First, the power of the people is evident. The voters wanted no part of merging school districts, and one thing politicians are good at is listening to the will of the voters. People grumble about increasing property taxes, but they don’t do anything about it. They grumble about (as they see it) bumbling politicians in Hartford who can’t balance the state budget. They grumble that those bumbling politicians can’t see that relentless spending is what drives endless tax increases. All that, but they aren’t willing to accept any change in their lives or in their towns to reduce their taxes.

So long as that’s how the citizens feel, the politicians will be powerless. Until the people start saying something different, the political system will not be effective in controlling spending or taxes or in making changes generally.

Second, Senator Looney’s proposal sought to solve the wrong problem. Looney was doing what Connecticut politicians are always doing, which is looking for some gimmick to reduce state spending. Although spending is a problem, spending isn’t the problem we should be worried about. If Senator Looney were focused on improving the state’s economic vitality, he would recognize that helping the state save a few million dollars a year is not going to get the job done. He would recognize that merging Voluntown’s school district with Griswold’s is not the answer.

Connecticut’s problem is economic stagnation or outright economic decline. Balancing the state budget will help combat economic stagnation, but alone it won’t be nearly enough. Economic revitalization comes from employers, not from the government. Employers bring jobs, jobs increase income, and increased income pays taxes.

Employers primarily choose cities, not states. General Electric moved to Boston, not to Massachusetts. Aetna picked New York City, not New York State. Massachusetts and New York have their own spending and taxation problems, but that didn’t deter GE and Aetna. They chose the cities.

We must fix our cities and make them attractive to employers. The economic future of Connecticut is in its urban centers – that’s where the people are, that’s where the infrastructure is, and that’s where economic growth, if it comes, will happen. So a proposal designed to force Connecticut’s smallest towns into the 21st Century is aimed at exactly the wrong places. Consolidating school districts in Litchfield County will do nothing to attract employers to Hartford and New Haven and Bridgeport, and if those cities fail, no savings realized in rural Connecticut towns will save those towns, our cities, or the state from gradual economic decline.

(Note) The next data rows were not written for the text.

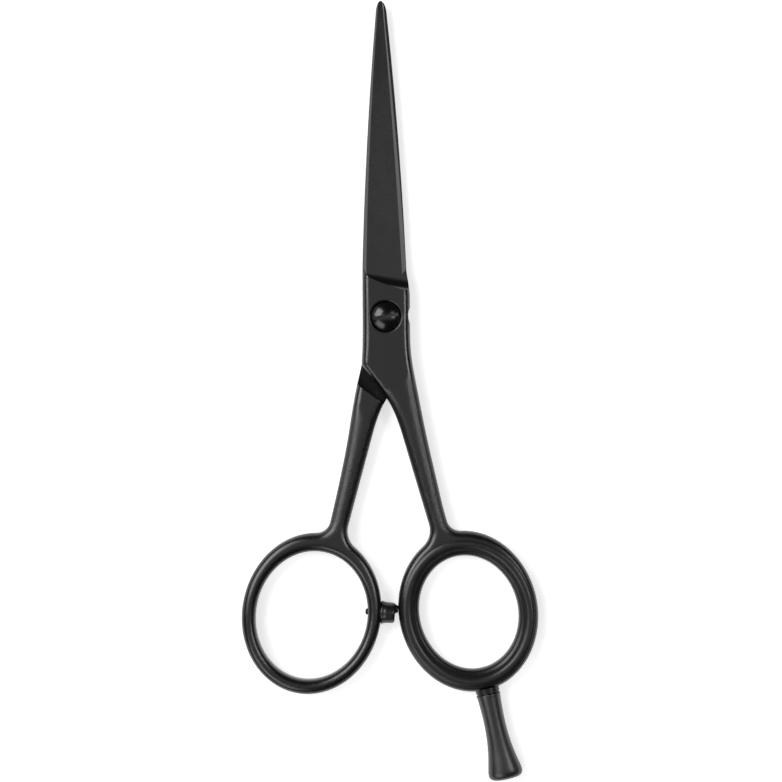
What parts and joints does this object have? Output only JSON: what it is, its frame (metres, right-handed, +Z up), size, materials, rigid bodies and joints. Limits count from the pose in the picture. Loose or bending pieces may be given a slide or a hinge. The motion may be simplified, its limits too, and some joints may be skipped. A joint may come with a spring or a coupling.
{
  "type": "hair cutting shears",
  "caption": "Hair cutting shears: slim ground blades on a slotted pivot screw, oval finger loops with a soft ring insert, a bumper between the loops and a flared finger rest.",
  "frame": {"origin": "on the pivot axis, in the plane that the closed shears rest on: the flat underside of the lower half, where the screw end is flush", "axes": "+Y from the pivot towards the blade tips along the middle of the closed shears, +Z up through the thickness along the pivot axis, towards the screw head, +X towards the finger loop"},
  "size_m": [0.06, 0.1582, 0.0054],
  "materials": {
    "coated_steel": "matte black coated steel",
    "screw_steel": "polished black steel",
    "stud_steel": "black oxide steel",
    "spring_steel": "bright spring steel",
    "soft_rubber": "satin black rubber",
    "grip_plastic": "satin black plastic",
    "nylon": "natural nylon"
  },
  "bodies": {
    "thumb_side": {"thumb_half": "coated_steel", "glide_washer": "nylon", "bumper": "soft_rubber", "bumper_stud": "stud_steel"},
    "finger_side": {"finger_half": "coated_steel", "spring_washer": "spring_steel", "ring_insert": "soft_rubber", "finger_rest_stud": "stud_steel", "finger_rest_seal": "soft_rubber", "finger_rest": "grip_plastic"},
    "tension_screw": {"pivot_screw": "screw_steel", "thread_pellet": "nylon"}
  },
  "joints": [
    {"name": "blade_pivot", "type": "hinge", "parent": "thumb_side", "child": "finger_side", "pos_m": [0, 0, 0.0025], "axis": [0, 0, 1], "range_deg": [0, 130]},
    {"name": "tension_screw_turn", "type": "hinge", "parent": "thumb_side", "child": "tension_screw", "pos_m": [0, 0, 0.0025], "axis": [0, 0, 1], "range_deg": [-60, 60]}
  ]
}
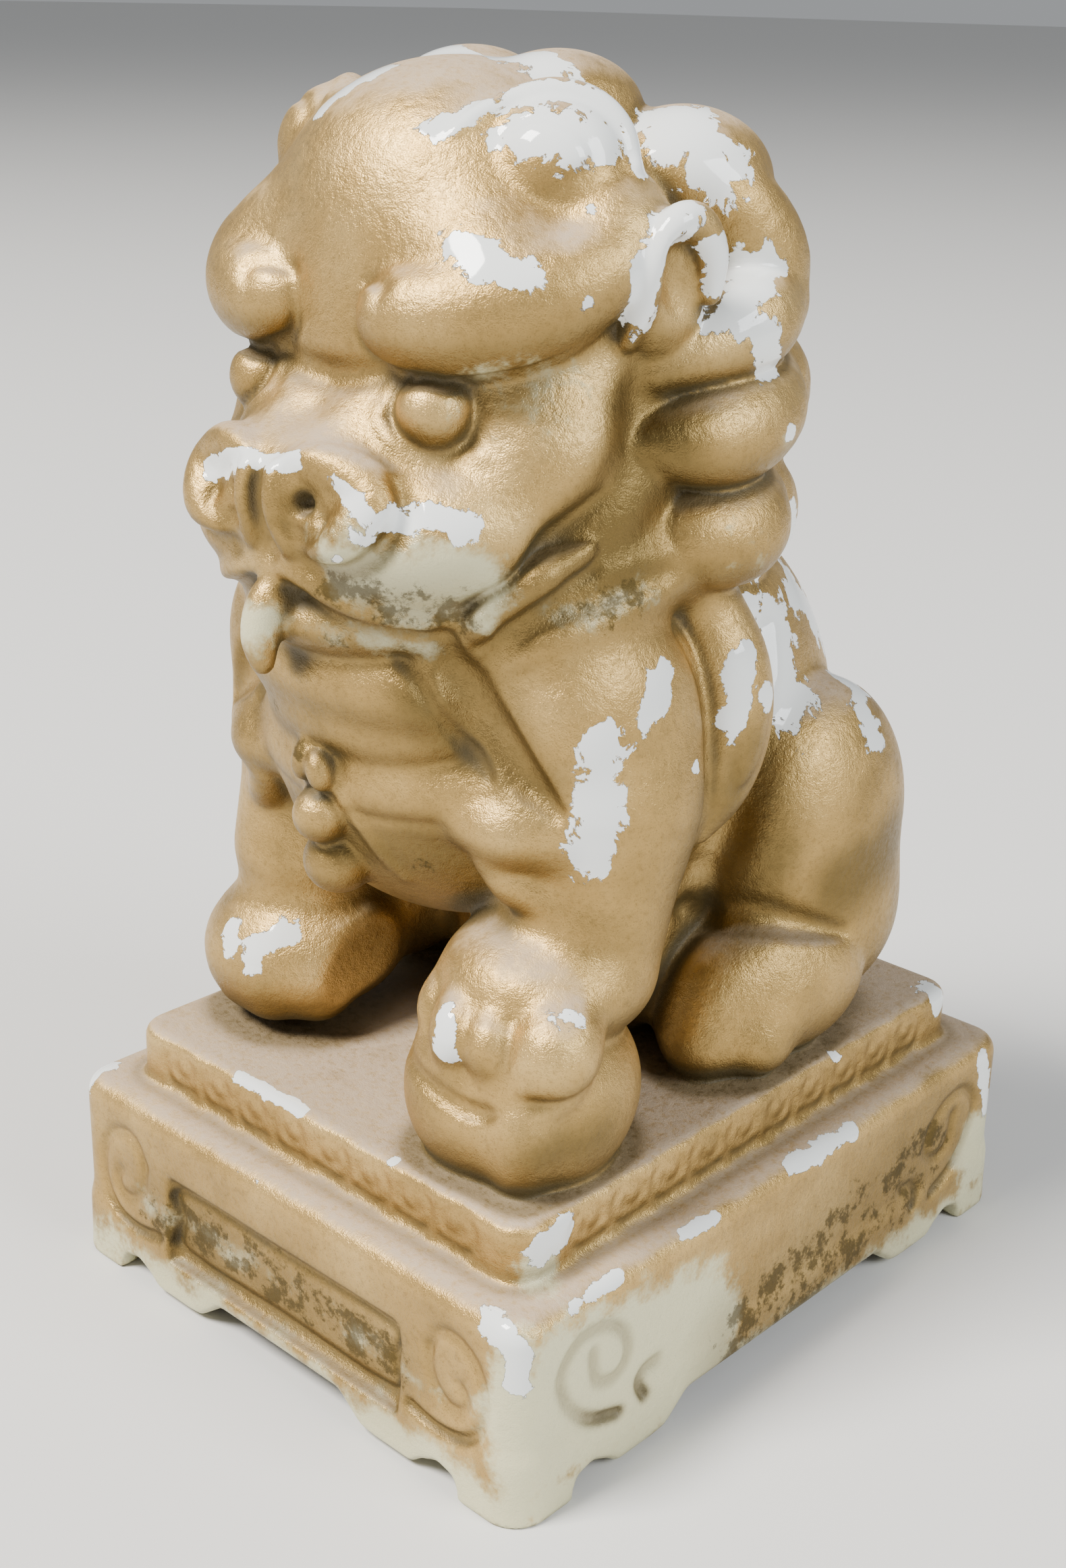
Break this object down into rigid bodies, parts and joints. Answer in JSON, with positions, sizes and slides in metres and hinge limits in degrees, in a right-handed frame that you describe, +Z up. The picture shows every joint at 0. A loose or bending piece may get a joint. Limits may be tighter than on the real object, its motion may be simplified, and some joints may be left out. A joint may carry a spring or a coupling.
{
  "type": "foo dog statue",
  "caption": "Seated guardian lion statue in gilded, worn glazed ceramic: curled mane, bell collar, one forepaw on a ball, on a two-tier plinth with a scalloped apron.",
  "frame": {"origin": "on the ground, under the middle of the statue's outline", "axes": "+Z up; the lion faces -Y and its own left side is +X"},
  "size_m": [0.162, 0.2, 0.305],
  "materials": {
    "gold_lustre_glaze": "satin gold lustre paint over a glossy white glaze, chipped",
    "plinth_glaze": "the same paint, worn thin over a pale green-white glaze"
  },
  "bodies": {
    "root": {"plinth_base": "plinth_glaze", "plinth_step": "plinth_glaze", "body": "gold_lustre_glaze", "head": "gold_lustre_glaze", "haunch_left": "gold_lustre_glaze", "haunch_right": "gold_lustre_glaze", "foreleg_left": "gold_lustre_glaze", "foreleg_right": "gold_lustre_glaze", "ball": "gold_lustre_glaze", "forepaw_left": "gold_lustre_glaze", "forepaw_right": "gold_lustre_glaze", "hind_paw_left": "gold_lustre_glaze", "hind_paw_right": "gold_lustre_glaze", "shoulder_flame_left": "gold_lustre_glaze", "shoulder_flame_right": "gold_lustre_glaze", "tail": "gold_lustre_glaze", "lower_jaw": "gold_lustre_glaze", "muzzle": "gold_lustre_glaze", "cheek_left": "gold_lustre_glaze", "cheek_right": "gold_lustre_glaze", "nose": "gold_lustre_glaze", "beard": "gold_lustre_glaze", "brow_left": "gold_lustre_glaze", "brow_right": "gold_lustre_glaze", "eye_left": "gold_lustre_glaze", "eye_right": "gold_lustre_glaze", "ear_left": "gold_lustre_glaze", "ear_right": "gold_lustre_glaze", "crown_front_left": "gold_lustre_glaze", "crown_front_right": "gold_lustre_glaze", "crown_curl_left": "gold_lustre_glaze", "crown_curl_right": "gold_lustre_glaze", "crown_back_left": "gold_lustre_glaze", "crown_back_right": "gold_lustre_glaze", "mane_upper_left": "gold_lustre_glaze", "mane_upper_right": "gold_lustre_glaze", "mane_ear_left": "gold_lustre_glaze", "mane_ear_right": "gold_lustre_glaze", "mane_cheek_left": "gold_lustre_glaze", "mane_cheek_right": "gold_lustre_glaze", "mane_jaw_left": "gold_lustre_glaze", "mane_jaw_right": "gold_lustre_glaze", "mane_nape_left": "gold_lustre_glaze", "mane_nape_right": "gold_lustre_glaze", "mane_lower_left": "gold_lustre_glaze", "mane_lower_right": "gold_lustre_glaze", "mane_spine_upper": "gold_lustre_glaze", "mane_spine_middle": "gold_lustre_glaze", "mane_spine_lower": "gold_lustre_glaze", "bib": "gold_lustre_glaze", "ribbon_left": "gold_lustre_glaze", "ribbon_right": "gold_lustre_glaze", "collar_band": "gold_lustre_glaze", "bell_knot": "gold_lustre_glaze", "bell": "gold_lustre_glaze", "bell_tassel": "gold_lustre_glaze", "side_bell_left": "gold_lustre_glaze", "side_bell_right": "gold_lustre_glaze"}
  },
  "joints": []
}
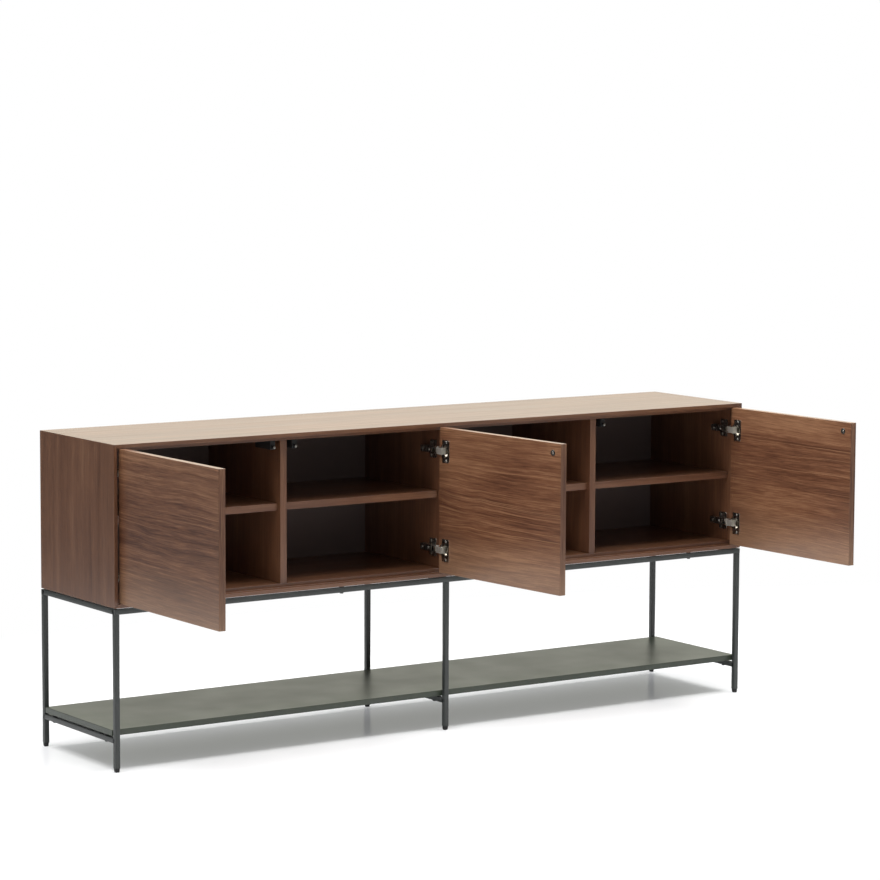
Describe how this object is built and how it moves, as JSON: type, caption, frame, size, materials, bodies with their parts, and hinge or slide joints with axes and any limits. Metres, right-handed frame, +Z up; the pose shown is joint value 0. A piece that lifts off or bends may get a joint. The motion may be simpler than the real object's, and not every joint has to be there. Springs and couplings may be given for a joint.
{
  "type": "sideboard",
  "caption": "Long, low wooden sideboard with hinged doors and an open niche, on a slim square-tube steel base with a low shelf.",
  "frame": {"origin": "on the floor, at the middle of the sole of the front centre foot", "axes": "+X to the right along the length as seen from the front, +Y towards the back, +Z up"},
  "size_m": [1.95, 0.8635, 0.805],
  "materials": {
    "walnut_box": "satin walnut veneer",
    "walnut_doors": "satin walnut veneer, grain across",
    "dark_steel": "satin dark grey powder coat",
    "shelf_grey": "satin grey paint",
    "nickel": "bright nickel plating",
    "zinc": "zinc plating",
    "black_plastic": "matt black"
  },
  "bodies": {
    "cabinet": {"top_panel": "walnut_box", "bottom_panel": "walnut_box", "left_side_panel": "walnut_box", "right_side_panel": "walnut_box", "partition_left": "walnut_box", "partition_centre": "walnut_box", "partition_right": "walnut_box", "back_panel_left": "walnut_box", "back_panel_right": "walnut_box", "inner_shelf_1": "walnut_box", "inner_shelf_2": "walnut_box", "inner_shelf_3": "walnut_box", "inner_shelf_4": "walnut_box", "left_door_lower_hinge_arm": "nickel", "left_door_upper_hinge_arm": "nickel", "middle_door_lower_hinge_arm": "nickel", "middle_door_upper_hinge_arm": "nickel", "right_door_lower_hinge_arm": "nickel", "right_door_upper_hinge_arm": "nickel", "left_door_lower_hinge_plate": "nickel", "left_door_upper_hinge_plate": "nickel", "middle_door_lower_hinge_plate": "nickel", "middle_door_upper_hinge_plate": "nickel", "right_door_lower_hinge_plate": "nickel", "right_door_upper_hinge_plate": "nickel", "left_latch_housing": "black_plastic", "middle_latch_housing": "black_plastic", "right_latch_housing": "black_plastic", "base_top_frame": "dark_steel", "left_leg_frame": "dark_steel", "centre_leg_frame": "dark_steel", "right_leg_frame": "dark_steel", "low_shelf": "shelf_grey", "foot_front_left": "black_plastic", "foot_front_centre": "black_plastic", "foot_front_right": "black_plastic", "foot_back_left": "black_plastic", "foot_back_centre": "black_plastic", "foot_back_right": "black_plastic"},
    "left_door": {"left_door_panel": "walnut_doors", "left_door_lower_hinge_cup": "nickel", "left_door_upper_hinge_cup": "nickel", "left_door_striker": "zinc"},
    "middle_door": {"middle_door_panel": "walnut_doors", "middle_door_lower_hinge_cup": "nickel", "middle_door_upper_hinge_cup": "nickel", "middle_door_striker": "zinc"},
    "right_door": {"right_door_panel": "walnut_doors", "right_door_lower_hinge_cup": "nickel", "right_door_upper_hinge_cup": "nickel", "right_door_striker": "zinc"},
    "left_hinge_links": {"left_door_lower_hinge_link": "nickel", "left_door_upper_hinge_link": "nickel"},
    "middle_hinge_links": {"middle_door_lower_hinge_link": "nickel", "middle_door_upper_hinge_link": "nickel"},
    "right_hinge_links": {"right_door_lower_hinge_link": "nickel", "right_door_upper_hinge_link": "nickel"},
    "left_plunger": {"left_latch_plunger": "zinc"},
    "middle_plunger": {"middle_latch_plunger": "zinc"},
    "right_plunger": {"right_latch_plunger": "zinc"}
  },
  "joints": [
    {"name": "left_door_swing", "type": "hinge", "parent": "cabinet", "child": "left_door", "pos_m": [-0.9595, -0.0065, 0.605], "axis": [0, 0, 1], "range_deg": [-5, 90]},
    {"name": "middle_door_swing", "type": "hinge", "parent": "cabinet", "child": "middle_door", "pos_m": [-0.006, -0.0065, 0.605], "axis": [0, 0, -1], "range_deg": [-0.5, 94.5]},
    {"name": "right_door_swing", "type": "hinge", "parent": "cabinet", "child": "right_door", "pos_m": [0.9595, -0.0065, 0.605], "axis": [0, 0, -1], "range_deg": [-3.5, 91.5]},
    {"name": "left_links_turn", "type": "hinge", "parent": "cabinet", "child": "left_hinge_links", "pos_m": [-0.948, 0.0175, 0.605], "axis": [0, 0, 1], "range_deg": [-5, 90]},
    {"name": "middle_links_turn", "type": "hinge", "parent": "cabinet", "child": "middle_hinge_links", "pos_m": [-0.0175, 0.0175, 0.605], "axis": [0, 0, -1], "range_deg": [-0.5, 94.5]},
    {"name": "right_links_turn", "type": "hinge", "parent": "cabinet", "child": "right_hinge_links", "pos_m": [0.948, 0.0175, 0.605], "axis": [0, 0, -1], "range_deg": [-3.5, 91.5]},
    {"name": "left_plunger_slide", "type": "slide", "parent": "cabinet", "child": "left_plunger", "axis": [0, 1, 0], "range_m": [-0.0005, 0.008]},
    {"name": "middle_plunger_slide", "type": "slide", "parent": "cabinet", "child": "middle_plunger", "axis": [0, 1, 0], "range_m": [-0.0001, 0.0083]},
    {"name": "right_plunger_slide", "type": "slide", "parent": "cabinet", "child": "right_plunger", "axis": [0, 1, 0], "range_m": [-0.0004, 0.008]}
  ],
  "couplings": [
    {"joint": "left_links_turn", "follows": "left_door_swing", "ratio": 1},
    {"joint": "middle_links_turn", "follows": "middle_door_swing", "ratio": 1},
    {"joint": "right_links_turn", "follows": "right_door_swing", "ratio": 1},
    {"joint": "left_plunger_slide", "follows": "left_door_swing", "m_per_rad": 0.005},
    {"joint": "middle_plunger_slide", "follows": "middle_door_swing", "m_per_rad": 0.005},
    {"joint": "right_plunger_slide", "follows": "right_door_swing", "m_per_rad": 0.005}
  ]
}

Senator Looney is a smart guy, so why did he make this proposal? Well, for one, almost any reduction in the state budget is worth pursuing. Second, he probably hoped to muster enough votes from the urban areas (who weren’t affected by his proposal) to force the idea down the throats of our reluctant rural neighbors. Third, solving the real problem looks a lot tougher, and Looney didn’t want to take on a fight he couldn’t win. (It turned out he hasn’t won the fight he did take on, even with a Democratic legislature and a Democratic governor. At least it was a first step, and it might go somewhere eventually.)

Truth be told, there’s nothing wrong with how Connecticut’s rural town governments are organized. Connecticut’s town government system was designed for rural towns. The real problem is that Connecticut’s town governance structure is an abominable way to organize modern urban areas. The problem is not that Putnam has its own school district; the problem is that Hartford and its contiguous towns have eight. The future of the state depends on making Hartford thrive, not saving a few bucks in Putnam. Senator Looney’s proposal ran from the real problem.

What Connecticut needs is a proposal that would create one government for Hartford, Windsor, Bloomfield, West Hartford, Newington, Wethersfield and East Hartford. Add a few more towns, if you’d like. Connecticut needs another, similar proposal for Bridgeport, and one for New Haven.

Of course, if the reaction to Senator Looney’s proposal was swift and loud, it isn’t difficult to imagine the outcry if he proposed merging urban municipalities. And that’s why no one should expect a political solution to this problem. The impetus for any movement to merge urban governance must come from the people. We have to recognize there can be no bright future for Connecticut until we act together to change how we govern ourselves.

Give Senator Looney credit. He’s trying. But he doesn’t need credit; he needs help. That help has to come from the people.


  1. Mark: This article makes so much sense. But what will make people feel this makes sense for them and their families, because it does. Vitality, more businesses equate to more jobs which means more home sales, which means more services, more young people staying, and a population using services. I know people generally resist change but in small bites, it can happen (Ten years ago, who thought we’d all be bringing our cloth bags to stores!) It pains me to hear–repeatedly–how undesirable it is to be in CT, and Hartford clearly is the ugly stepsister of Stamford and Greenwich. What can one do?

  2. Mark: Living and working in the Northeast corridor,I can certainly see that you are hitting the target with your thoughts. Regional everything is perhaps the way toward optimization of resources. Small towns have been doing it in one form or another for a long time, school systems,water sourcing, and waste removal to name a few.
    Change in governance for the larger cities in CT will only come when voter action groups within the cities gain enough power to make the change happen.

  3. All good points. But my gut says that starting with schools is exactly the wrong place to begin. How about libraries or garbage collection for baby steps? Then maybe police and fire.